> [Exercise]: Restate, word for word, every line of the data.

+---+

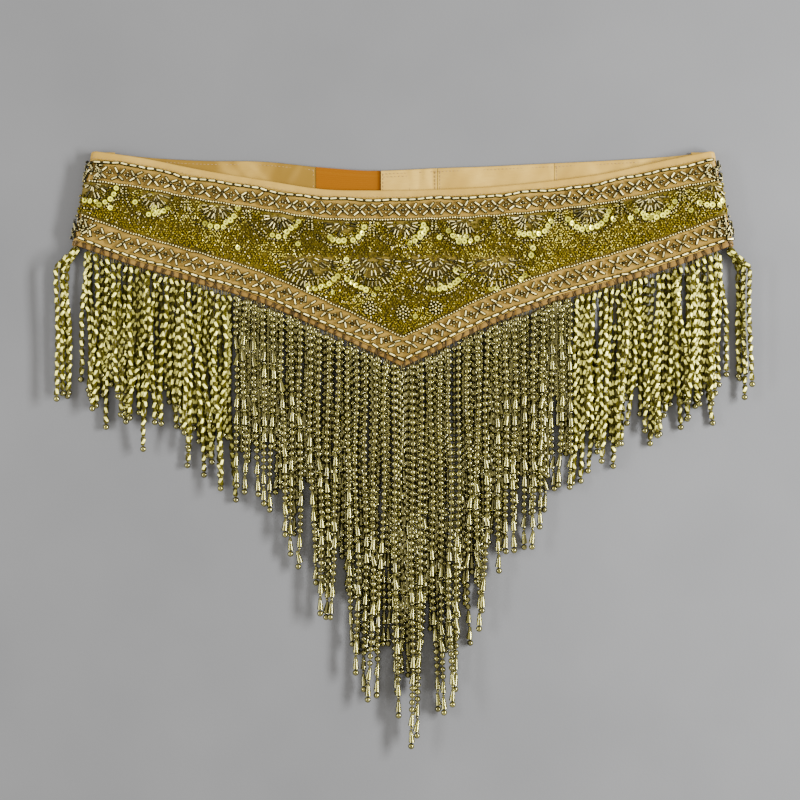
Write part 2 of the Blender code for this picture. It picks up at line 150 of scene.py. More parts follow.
class Places(NamedTuple):
    """Points with the directions there: along a thread or bead, and out of the cloth."""

    at: Array
    along: Array
    out: Array

    def turned(self, angle: Numbers) -> "Places":
        """The same places with along turned on the cloth, towards the waist where the angle is positive."""
        angle = np.broadcast_to(angle, self.at.shape[:1])[:, None]
        up = np.cross(self.out, self.along)
        return Places(self.at, self.along * np.cos(angle) + up * np.sin(angle), self.out)

    def tilted(self, angle: Array) -> "Places":
        """The same places rolled round along, so that they catch the light in different ways."""
        up = np.cross(self.out, self.along)
        return Places(self.at, self.along, self.out * np.cos(angle)[:, None] + up * np.sin(angle)[:, None])

    def kept(self, keep: Array) -> "Places":
        """Only the places where keep is true."""
        return Places(self.at[keep], self.along[keep], self.out[keep])


@dataclass(frozen=True)
class BeltForm:
    """The laid belt's form, the same as the frame's solids have."""

    waist_width: float = 399.0
    hem_width: float = 424.0
    wall: float = 2.0
    band_wall: float = 1.6
    band_depth: float = 52.0
    gap: float = 0.3
    fold_height: float = 7.0
    fold_rise: float = 55.0
    settle: float = 30.0
    clear: float = 9.0
    wrap: float = 11.0
    binding: float = 4.8
    hem_strip: float = 3.2
    bead_gap: float = 0.8
    bugle_line: float = 2.0
    seed_line: float = 1.8
    waist_border: float = 10.8
    hem_border: float = 12.4
    top: float = 191.9
    middle: float = -1.0
    fan_pitch: float = 39.6
    fan_radius: float = 18.0
    fan_raise: float = 0.7
    fans_each_side: int = 5
    rose_pitch: float = 40.0
    rose_radius: float = 26.0
    rose_drop: float = 66.0
    rose_count: int = 4
    slope_step: float = 0.25
    find_rounds: int = 5

    @property
    def fold_radius(self) -> float:
        """Radius of the side folds, to the middle of the wall."""
        return (self.fold_height - self.wall) / 2

    @property
    def fold_length(self) -> float:
        """Cloth that goes round one fold."""
        return math.pi * self.fold_radius

    @property
    def hem_fold(self) -> float:
        """Where a fold starts, along the hem."""
        return self.hem_width / 2 - self.fold_radius - self.wall / 2

    @property
    def side_seam(self) -> float:
        """Where the front ends, along the cloth of the hem."""
        return self.hem_fold + self.fold_length + self.wrap

    @property
    def waist_beads(self) -> float:
        """Distance of the waist border's outer side from the waist edge."""
        return self.binding + self.gap

    @property
    def seed_top(self) -> float:
        """Distance of the waist border's row of seed beads from the waist edge."""
        return self.waist_beads + self.bugle_line + self.waist_border

    @property
    def hem_beads(self) -> float:
        """Distance of the hem border's outer side from the hem."""
        return self.hem_strip + self.bead_gap

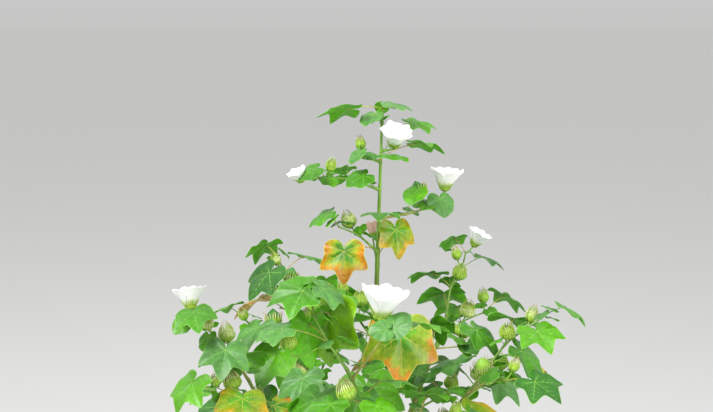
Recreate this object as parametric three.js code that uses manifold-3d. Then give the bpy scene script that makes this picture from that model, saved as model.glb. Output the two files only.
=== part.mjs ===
// A cotton plant in flower, rooted in the ground: a slender main stem, five long low boughs,
// and short fruiting shoots that carry lobed leaves on long stalks, white flowers, buds and bolls.
// Millimetres, +Z up, +X to the right and +Y away from the photograph's camera.
// The origin is the centre of the flat cut under the stem, at ground level.
import * as THREE from "three";
import { mergeVertices } from "three/addons/utils/BufferGeometryUtils.js";
import Module from "manifold-3d";

const wasm = await Module();
wasm.setup();

// Driving sizes
const STEM_HEIGHT = 1005;
const STEM_LEAN = 0.029;
const STEM_BOW = 5;
const STEM_RADIUS = 7.8;
const STEM_TIP_RADIUS = 2;
const STEM_TAPER = 1.6;
const FLARE = { radius: 5.5, height: 26 };
const STEM_SPACING = 1.5;
const CUT_DEPTH = 2;
const BOUGH_RADIUS = 5.6;
const BOUGH_TIP_RADIUS = 3.1;
const TWIG_RADIUS = 2.6;
const TWIG_TIP_RADIUS = 1.4;
const STALK_RADIUS = 1.25;
const STALK_STEPS = 2;
const SEAT_GAP = 0.5;
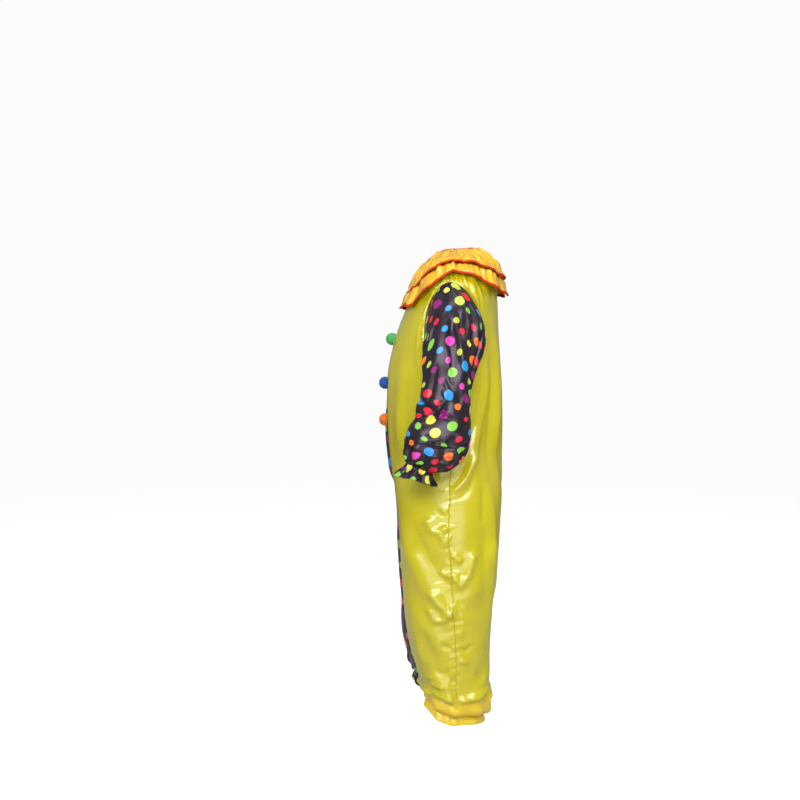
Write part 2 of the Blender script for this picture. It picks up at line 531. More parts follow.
def ripple(x, pitch, wander):
    """Uneven waves along x, with about that pitch in metres."""
    phase = 2 * math.pi * x / pitch
    return np.sin(phase + wander * np.sin(phase * 0.23 + 1.0)) * (0.65 + 0.35 * np.sin(phase * 0.37 + 2.0))


def drift(u, v, seed):
    """Slow, shallow swell of hanging cloth, longer down the cloth than across it."""
    total = 0
    for across, down, weight in ((19, 5, 1.0), (31, 9, 0.7), (47, 16, 0.45), (11, 23, 0.5)):
        total = total + weight * np.sin(across * u + down * v + seed * across) * np.cos(
            0.6 * across * u - 1.3 * down * v + 1.7 * seed
        )
    return total / 2.65


# ---- Meshes ----


def new_mesh(name, shape):
    """The mesh of a finished bmesh."""
    data = bpy.data.meshes.new(name)
    shape.to_mesh(data)
    shape.free()
    return data


def rework(data, work):
    """Changes a mesh by work, which takes a bmesh."""
    shape = bmesh.new()
    shape.from_mesh(data)
    work(shape)
    shape.to_mesh(data)
    shape.free()


def show(mesh_object, finish):
    mesh_object.data.materials.append(finish)
    bpy.context.scene.collection.objects.link(mesh_object)
    return mesh_object


def sew(name, points, out, uv, finish, thickness, closed=False, mirrored=False):
    """A sheet of cloth through rows and columns of points. out points away from the wearer, uv is each
    point's place on the cloth in metres, and a closed sheet's last column meets its first."""
    rows, columns = points.shape[:2]
    flip = np.array([-1 if mirrored else 1, 1, 1])
    sheet = bmesh.new()
    bmesh.ops.create_grid(sheet, x_segments=columns - 1, y_segments=rows - 1, size=0.5)
    data = new_mesh(name, sheet)
    data.vertices.foreach_set("co", (points * flip).reshape(-1).astype(np.float32))
    corners = np.empty(len(data.loops), np.int32)
    data.loops.foreach_get("vertex_index", corners)
    layer = data.uv_layers.new(name="cloth")
    layer.data.foreach_set("uv", uv.reshape(-1, 2)[corners].reshape(-1).astype(np.float32))
    data.update()
    facing = np.empty(len(data.vertices) * 3, np.float32)
    data.vertices.foreach_get("normal", facing)
    if (facing.reshape(-1, 3) * (out * flip).reshape(-1, 3)).sum() < 0:
        data.flip_normals()
    if closed:
        rework(data, lambda tube: bmesh.ops.remove_doubles(tube, verts=tube.verts, dist=1e-6))
    data.shade_smooth()
    made = show(bpy.data.objects.new(name, data), finish)
    if thickness:
        wall = made.modifiers.new("Cloth", "SOLIDIFY")
        wall.thickness = thickness
        wall.offset = -1
    return made


def crowded(count):
    """Shares from 0 to 1, closer together at both ends."""
    even = np.linspace(0, 1, count)
    return (even + (1 - np.cos(math.pi * even)) / 2) / 2


def cloth_length(points, axis):
    """Distance along the cloth from its first row or column."""
    steps = np.linalg.norm(np.diff(points, axis=axis), axis=-1)
    first = np.zeros_like(np.take(steps, [0], axis=axis))
    return np.cumsum(np.concatenate([first, steps], axis=axis), axis=axis)


def declare(piece, node):
    """Tells the frame what the piece is: it rides on the suit, stands for its solid and is a sheet of the
    size that its cloth has when it is laid flat."""
    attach(piece, "root")
    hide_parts(node)


# ---- Finishes ----
COLOUR, NUMBER = "NodeSocketColor", "NodeSocketFloat"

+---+

> [Output for this task]:
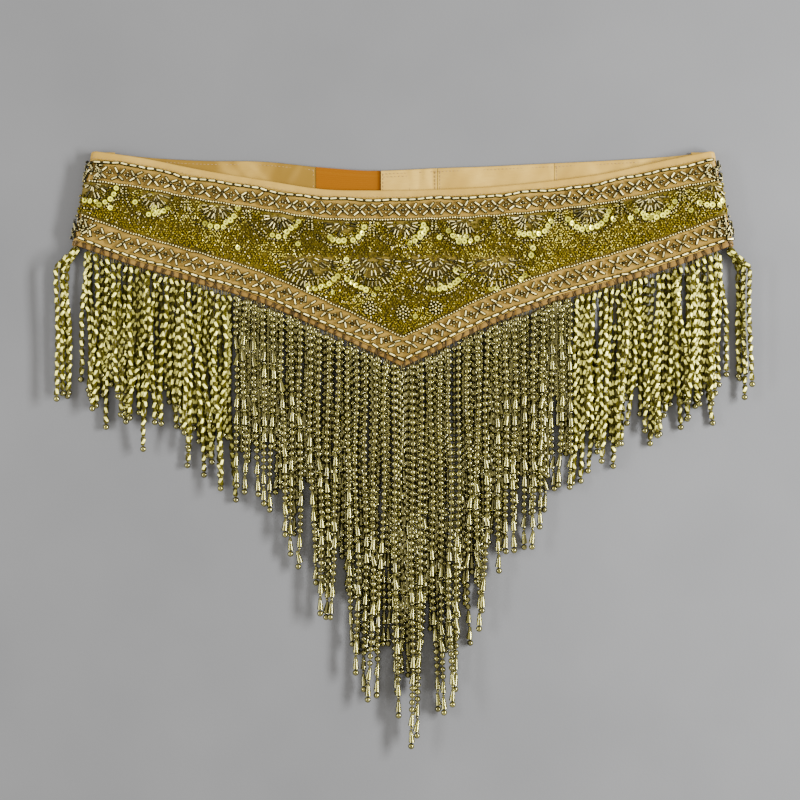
Write part 2 of the Blender code for this picture. It picks up at line 150 of scene.py. More parts follow.
class Places(NamedTuple):
    """Points with the directions there: along a thread or bead, and out of the cloth."""

    at: Array
    along: Array
    out: Array

    def turned(self, angle: Numbers) -> "Places":
        """The same places with along turned on the cloth, towards the waist where the angle is positive."""
        angle = np.broadcast_to(angle, self.at.shape[:1])[:, None]
        up = np.cross(self.out, self.along)
        return Places(self.at, self.along * np.cos(angle) + up * np.sin(angle), self.out)

    def tilted(self, angle: Array) -> "Places":
        """The same places rolled round along, so that they catch the light in different ways."""
        up = np.cross(self.out, self.along)
        return Places(self.at, self.along, self.out * np.cos(angle)[:, None] + up * np.sin(angle)[:, None])

    def kept(self, keep: Array) -> "Places":
        """Only the places where keep is true."""
        return Places(self.at[keep], self.along[keep], self.out[keep])


@dataclass(frozen=True)
class BeltForm:
    """The laid belt's form, the same as the frame's solids have."""

    waist_width: float = 399.0
    hem_width: float = 424.0
    wall: float = 2.0
    band_wall: float = 1.6
    band_depth: float = 52.0
    gap: float = 0.3
    fold_height: float = 7.0
    fold_rise: float = 55.0
    settle: float = 30.0
    clear: float = 9.0
    wrap: float = 11.0
    binding: float = 4.8
    hem_strip: float = 3.2
    bead_gap: float = 0.8
    bugle_line: float = 2.0
    seed_line: float = 1.8
    waist_border: float = 10.8
    hem_border: float = 12.4
    top: float = 191.9
    middle: float = -1.0
    fan_pitch: float = 39.6
    fan_radius: float = 18.0
    fan_raise: float = 0.7
    fans_each_side: int = 5
    rose_pitch: float = 40.0
    rose_radius: float = 26.0
    rose_drop: float = 66.0
    rose_count: int = 4
    slope_step: float = 0.25
    find_rounds: int = 5

    @property
    def fold_radius(self) -> float:
        """Radius of the side folds, to the middle of the wall."""
        return (self.fold_height - self.wall) / 2

    @property
    def fold_length(self) -> float:
        """Cloth that goes round one fold."""
        return math.pi * self.fold_radius

    @property
    def hem_fold(self) -> float:
        """Where a fold starts, along the hem."""
        return self.hem_width / 2 - self.fold_radius - self.wall / 2

    @property
    def side_seam(self) -> float:
        """Where the front ends, along the cloth of the hem."""
        return self.hem_fold + self.fold_length + self.wrap

    @property
    def waist_beads(self) -> float:
        """Distance of the waist border's outer side from the waist edge."""
        return self.binding + self.gap

    @property
    def seed_top(self) -> float:
        """Distance of the waist border's row of seed beads from the waist edge."""
        return self.waist_beads + self.bugle_line + self.waist_border

    @property
    def hem_beads(self) -> float:
        """Distance of the hem border's outer side from the hem."""
        return self.hem_strip + self.bead_gap

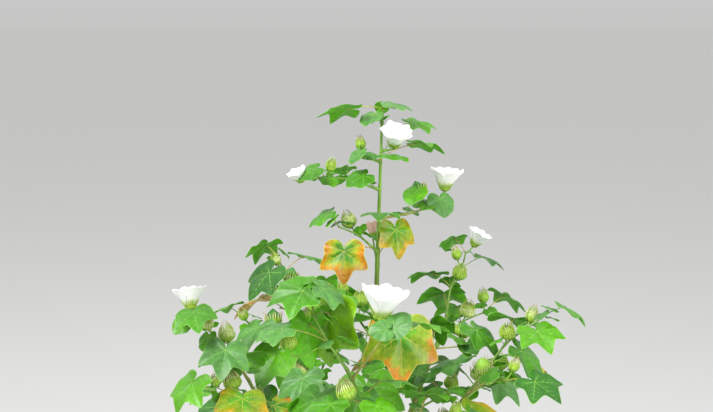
Recreate this object as parametric three.js code that uses manifold-3d. Then give the bpy scene script that makes this picture from that model, saved as model.glb. Output the two files only.
=== part.mjs ===
// A cotton plant in flower, rooted in the ground: a slender main stem, five long low boughs,
// and short fruiting shoots that carry lobed leaves on long stalks, white flowers, buds and bolls.
// Millimetres, +Z up, +X to the right and +Y away from the photograph's camera.
// The origin is the centre of the flat cut under the stem, at ground level.
import * as THREE from "three";
import { mergeVertices } from "three/addons/utils/BufferGeometryUtils.js";
import Module from "manifold-3d";

const wasm = await Module();
wasm.setup();

// Driving sizes
const STEM_HEIGHT = 1005;
const STEM_LEAN = 0.029;
const STEM_BOW = 5;
const STEM_RADIUS = 7.8;
const STEM_TIP_RADIUS = 2;
const STEM_TAPER = 1.6;
const FLARE = { radius: 5.5, height: 26 };
const STEM_SPACING = 1.5;
const CUT_DEPTH = 2;
const BOUGH_RADIUS = 5.6;
const BOUGH_TIP_RADIUS = 3.1;
const TWIG_RADIUS = 2.6;
const TWIG_TIP_RADIUS = 1.4;
const STALK_RADIUS = 1.25;
const STALK_STEPS = 2;
const SEAT_GAP = 0.5;
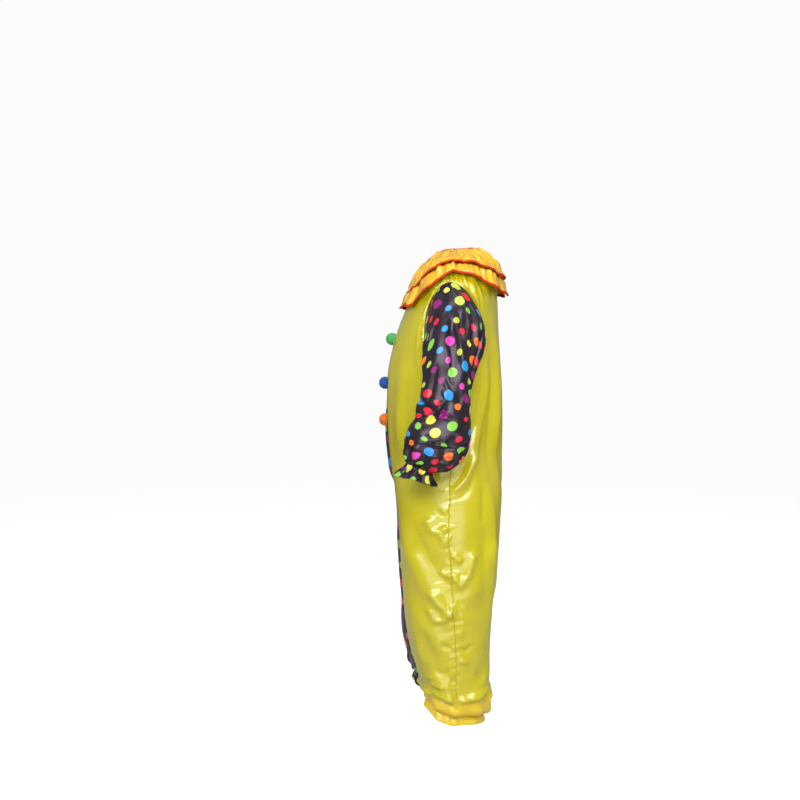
Write part 2 of the Blender script for this picture. It picks up at line 531. More parts follow.
def ripple(x, pitch, wander):
    """Uneven waves along x, with about that pitch in metres."""
    phase = 2 * math.pi * x / pitch
    return np.sin(phase + wander * np.sin(phase * 0.23 + 1.0)) * (0.65 + 0.35 * np.sin(phase * 0.37 + 2.0))


def drift(u, v, seed):
    """Slow, shallow swell of hanging cloth, longer down the cloth than across it."""
    total = 0
    for across, down, weight in ((19, 5, 1.0), (31, 9, 0.7), (47, 16, 0.45), (11, 23, 0.5)):
        total = total + weight * np.sin(across * u + down * v + seed * across) * np.cos(
            0.6 * across * u - 1.3 * down * v + 1.7 * seed
        )
    return total / 2.65


# ---- Meshes ----


def new_mesh(name, shape):
    """The mesh of a finished bmesh."""
    data = bpy.data.meshes.new(name)
    shape.to_mesh(data)
    shape.free()
    return data


def rework(data, work):
    """Changes a mesh by work, which takes a bmesh."""
    shape = bmesh.new()
    shape.from_mesh(data)
    work(shape)
    shape.to_mesh(data)
    shape.free()


def show(mesh_object, finish):
    mesh_object.data.materials.append(finish)
    bpy.context.scene.collection.objects.link(mesh_object)
    return mesh_object


def sew(name, points, out, uv, finish, thickness, closed=False, mirrored=False):
    """A sheet of cloth through rows and columns of points. out points away from the wearer, uv is each
    point's place on the cloth in metres, and a closed sheet's last column meets its first."""
    rows, columns = points.shape[:2]
    flip = np.array([-1 if mirrored else 1, 1, 1])
    sheet = bmesh.new()
    bmesh.ops.create_grid(sheet, x_segments=columns - 1, y_segments=rows - 1, size=0.5)
    data = new_mesh(name, sheet)
    data.vertices.foreach_set("co", (points * flip).reshape(-1).astype(np.float32))
    corners = np.empty(len(data.loops), np.int32)
    data.loops.foreach_get("vertex_index", corners)
    layer = data.uv_layers.new(name="cloth")
    layer.data.foreach_set("uv", uv.reshape(-1, 2)[corners].reshape(-1).astype(np.float32))
    data.update()
    facing = np.empty(len(data.vertices) * 3, np.float32)
    data.vertices.foreach_get("normal", facing)
    if (facing.reshape(-1, 3) * (out * flip).reshape(-1, 3)).sum() < 0:
        data.flip_normals()
    if closed:
        rework(data, lambda tube: bmesh.ops.remove_doubles(tube, verts=tube.verts, dist=1e-6))
    data.shade_smooth()
    made = show(bpy.data.objects.new(name, data), finish)
    if thickness:
        wall = made.modifiers.new("Cloth", "SOLIDIFY")
        wall.thickness = thickness
        wall.offset = -1
    return made


def crowded(count):
    """Shares from 0 to 1, closer together at both ends."""
    even = np.linspace(0, 1, count)
    return (even + (1 - np.cos(math.pi * even)) / 2) / 2


def cloth_length(points, axis):
    """Distance along the cloth from its first row or column."""
    steps = np.linalg.norm(np.diff(points, axis=axis), axis=-1)
    first = np.zeros_like(np.take(steps, [0], axis=axis))
    return np.cumsum(np.concatenate([first, steps], axis=axis), axis=axis)


def declare(piece, node):
    """Tells the frame what the piece is: it rides on the suit, stands for its solid and is a sheet of the
    size that its cloth has when it is laid flat."""
    attach(piece, "root")
    hide_parts(node)


# ---- Finishes ----
COLOUR, NUMBER = "NodeSocketColor", "NodeSocketFloat"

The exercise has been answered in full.